Growing Saffron Crocus: When To Plant Saffron Crocus Bulbs
Make sure to plant Saffron Crocus bulbs at least 6 weeks before chance of frost. The bulbs (corms) don’t store well and should be planted soon after you receive them.
August is the best time to plant in colder locations (zones 3-6). Saffron Crocus are not cold hardy in zones 3-6, so you should plant the bulbs in a container that will be brought indoors before the chance of frost. If mulched well, Saffron Crocus can be winter hardy in zone 6.
September is best for planting in warmer locations (zones 7-10). Saffron Crocus can be planting in the ground or in containers in these warmer zones.
Where To Plant Saffron Crocus Bulbs
Plant in well-draining soil in sun to part shade. Make sure the bulbs will receive sun during bloom time. If bulbs stay in damp soil, such as clay, they could rot.
When To Expect Saffron Crocus To Bloom
Expect blooms in 6-10 weeks, though sometimes they’ll bloom in as little as 4-6 weeks. Crocus reach 4” tall at maturity.

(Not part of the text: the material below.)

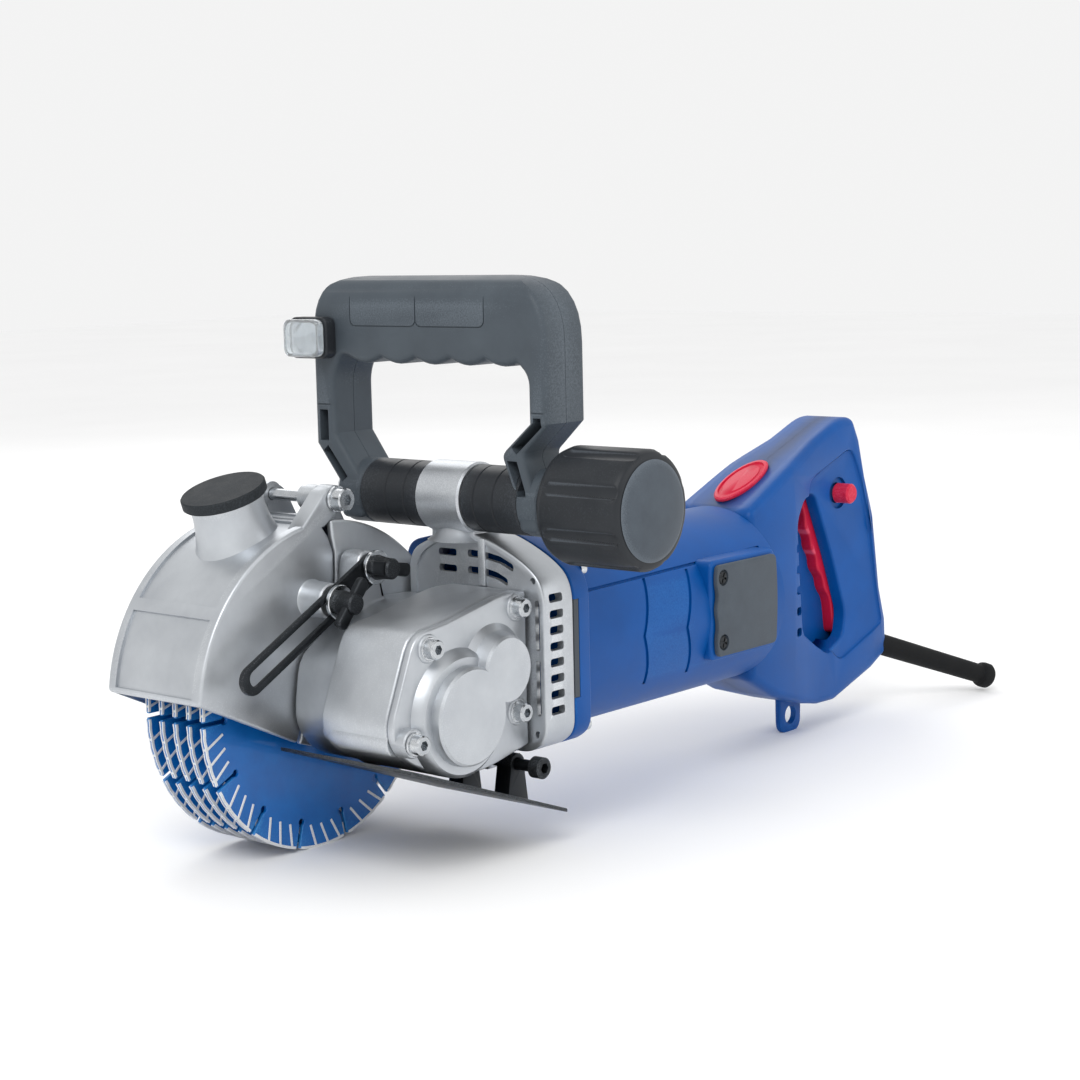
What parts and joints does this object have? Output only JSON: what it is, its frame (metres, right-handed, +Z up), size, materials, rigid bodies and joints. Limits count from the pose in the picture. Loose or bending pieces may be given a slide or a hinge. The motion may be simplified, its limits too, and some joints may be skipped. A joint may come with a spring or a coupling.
{
  "type": "wall chaser",
  "caption": "Hand-held wall slotting machine: segmented blades side by side under a swinging guard, a transverse gear case, a motor barrel, a loop front handle and a D-shaped rear handle.",
  "frame": {"origin": "middle of the bounding box at the plane on which the blades and the carrying eyelet stand", "axes": "+X to the rear along the motor, +Y from the knob side to the blade side, +Z up"},
  "size_m": [0.636, 0.2386, 0.294],
  "materials": {
    "cast_aluminium": "bead-blasted die casting",
    "black_steel": "black oxide",
    "zinc_steel": "zinc plated",
    "gear_steel": "ground",
    "blade_blue": "blue paint on steel with bright diamond segments",
    "laminated_steel": "varnished laminations",
    "copper": "turned",
    "carbon": "pressed carbon",
    "blue_plastic": "moulded, semi-gloss",
    "black_plastic": "moulded, matt",
    "red_plastic": "moulded, semi-gloss",
    "rubber": "matt",
    "clear_lens": "clear polycarbonate"
  },
  "bodies": {
    "housing": {"gear_case": "cast_aluminium", "gear_cover": "cast_aluminium", "cover_screw_1": "black_steel", "cover_screw_2": "black_steel", "cover_screw_3": "black_steel", "cover_screw_4": "black_steel", "fan_housing": "cast_aluminium", "rear_guard": "cast_aluminium", "hinge_bolt": "black_steel", "sole_hinge_pin": "black_steel", "spindle_bearing_inner": "zinc_steel", "spindle_bearing_outer": "zinc_steel", "idler_bearing": "zinc_steel", "armature_bearing_front": "zinc_steel", "armature_bearing_rear": "zinc_steel", "motor_housing": "blue_plastic", "stator_core": "laminated_steel", "brush_cover_near": "black_plastic", "brush_cover_far": "black_plastic", "carbon_brush_near": "carbon", "carbon_brush_far": "carbon", "rear_handle_near": "blue_plastic", "rear_handle_far": "blue_plastic", "switch_block": "black_plastic", "cord_boot": "rubber"},
    "swing_guard": {"guard_cover": "cast_aluminium"},
    "dust_cap": {"dust_cap": "rubber"},
    "depth_arm": {"depth_arm": "black_steel"},
    "upper_wing_bolt": {"wing_bolt_upper": "black_steel"},
    "lower_wing_bolt": {"wing_bolt_lower": "black_steel"},
    "sole": {"sole_plate": "black_steel"},
    "spindle": {"spindle": "gear_steel", "clamp_nut": "zinc_steel", "spindle_gear": "gear_steel", "blade_1": "blade_blue", "blade_2": "blade_blue", "blade_3": "blade_blue", "blade_4": "blade_blue", "blade_5": "blade_blue", "blade_spacer_1": "zinc_steel", "blade_spacer_2": "zinc_steel", "blade_spacer_3": "zinc_steel", "blade_spacer_4": "zinc_steel"},
    "idler": {"idler_shaft": "gear_steel", "bevel_ring_gear": "gear_steel"},
    "armature": {"armature_shaft": "gear_steel", "armature_core": "laminated_steel", "commutator": "copper", "cooling_fan": "black_plastic"},
    "trigger": {"trigger": "red_plastic"},
    "lock_button": {"lock_button": "red_plastic"},
    "front_handle": {"loop_handle_front": "black_plastic", "loop_handle_rear": "black_plastic", "sleeve_near": "black_plastic", "sleeve_far": "black_plastic", "handle_bolt": "zinc_steel", "lamp_housing": "black_plastic", "lamp_lens": "clear_lens"},
    "knob": {"clamp_knob": "black_plastic"}
  },
  "joints": [
    {"name": "spindle_spin", "type": "hinge", "parent": "housing", "child": "spindle", "pos_m": [-0.22683, 0.059, 0.078], "axis": [0, 1, 0], "continuous": true},
    {"name": "idler_spin", "type": "hinge", "parent": "housing", "child": "idler", "pos_m": [-0.19574, 0.009, 0.09897], "axis": [0, 1, 0], "continuous": true},
    {"name": "armature_spin", "type": "hinge", "parent": "housing", "child": "armature", "pos_m": [-0.19574, 0.009, 0.09897], "axis": [1, 0, 0], "continuous": true},
    {"name": "guard_swing", "type": "hinge", "parent": "housing", "child": "swing_guard", "pos_m": [-0.22113, 0.077, 0.1823], "axis": [0, 1, 0], "range_deg": [0, 25]},
    {"name": "depth_arm_pivot", "type": "hinge", "parent": "housing", "child": "depth_arm", "pos_m": [-0.21383, 0.028, 0.1478], "axis": [0, 1, 0], "range_deg": [0, 28]},
    {"name": "upper_wing_bolt_turn", "type": "hinge", "parent": "housing", "child": "upper_wing_bolt", "pos_m": [-0.21383, 0.023, 0.1478], "axis": [0, 1, 0], "continuous": true},
    {"name": "lower_wing_bolt_turn", "type": "hinge", "parent": "swing_guard", "child": "lower_wing_bolt", "pos_m": [-0.24083, 0.023, 0.1336], "axis": [0, 1, 0], "continuous": true},
    {"name": "dust_cap_pull", "type": "slide", "parent": "swing_guard", "child": "dust_cap", "axis": [-0.309, 0, 0.9511], "range_m": [0, 0.03]},
    {"name": "sole_swing", "type": "hinge", "parent": "housing", "child": "sole", "pos_m": [-0.16983, -0.001, 0.044], "axis": [0, -1, 0], "range_deg": [0, 12]},
    {"name": "handle_tilt", "type": "hinge", "parent": "housing", "child": "front_handle", "pos_m": [-0.16483, 0.011, 0.18002], "axis": [0, 1, 0], "range_deg": [-30, 45]},
    {"name": "knob_turn", "type": "hinge", "parent": "front_handle", "child": "knob", "pos_m": [-0.16483, -0.081, 0.18002], "axis": [0, 1, 0], "continuous": true},
    {"name": "trigger_squeeze", "type": "hinge", "parent": "housing", "child": "trigger", "pos_m": [0.15377, 0.009, 0.145], "axis": [0, -1, 0], "range_deg": [0, 6], "stiffness_Nm_per_rad": 1.5, "springref_deg": -2.86},
    {"name": "lock_button_press", "type": "slide", "parent": "housing", "child": "lock_button", "axis": [0, 1, 0], "range_m": [0, 0.0035], "stiffness_N_per_m": 300, "springref_m": -0.002}
  ],
  "couplings": [
    {"joint": "idler_spin", "follows": "spindle_spin", "ratio": -1.5},
    {"joint": "armature_spin", "follows": "spindle_spin", "ratio": -3.1154},
    {"joint": "depth_arm_pivot", "follows": "guard_swing", "ratio": 1.044}
  ]
}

Growing Saffron Crocus: Basic Planting Steps
Step 1: Plant bulbs as soon as possible after receiving them.
Step 2: Decide on a planting style:
A: Plant crocus bulbs close together to form a cluster, this technique creates a full showy colorful display. Space 12 bulbs per square foot.
B: For a more natural look, plant crocus bulbs speckled throughout a garden, or under trees.
C: Plant in a container with well-draining soil.
Step 3: To plant, dig a hole 2-4” deep for each bulb. Plant bulb pointy side up. If the crocus bulbs are being planted in poor soil conditions, add a layer of organic compost, bone meal or Yum Yum Mix around the crocus bulbs. Back-fill with soil and water thoroughly to remove air pockets.
How To Harvest Saffron*
When the flowers first bloom, remove the bright red stigmas in each flower’s center, as they carry the Saffron spice. You can use it in the fresh form, or dry it for later use. To dry your Saffron, spread the red stigmas out for several days on a paper towel in a warm, dry place. Once they are dry, store them in an air tight container in a cool dark place. (*Check with your physician before using Saffron in high doses or as a regular dietary supplement.)
Growing Saffron Crocus: Aftercare
Once blooms have passed and the leaves have turned yellow and brown, you can clean up the foliage. Pull gently on the leaves, if it comes away easily from the ground, the bulb has received all its nutrients. If the foliage seems hard to pull away, then the foliage isn’t ready to be removed yet.
Growing and Harvesting Saffron Crocus
Saffron is a delicious and colorful seasoning that is used in breads, desserts, and main dishes in many parts of the world, from England to India, from the Middle East to Scandinavia, and all around the Mediterranean. Without it, an Indian curry or a Spanish paella just wouldn’t be the same.
The bright red-orange threads you get when you buy saffron are actually the stigmas, or female portion, of the Saffron Crocus flowers. It takes hundreds of flowers to produce a commercially useful amount, which explains why saffron is so expensive. For the home gardener, however, two dozen Saffron Crocus will supply enough of the precious spice in the first year for a few memorable dishes. Then, with each successive year, the corms (which look like bulbs) will multiply, the size of the planting will increase, and you’ll be able to harvest more of the spicy stigmas. After 4 to 6 years, you should divide and replant the corms (do it right after the foliage has faded). Division prevents overcrowding, which can lead to a decrease in flowering.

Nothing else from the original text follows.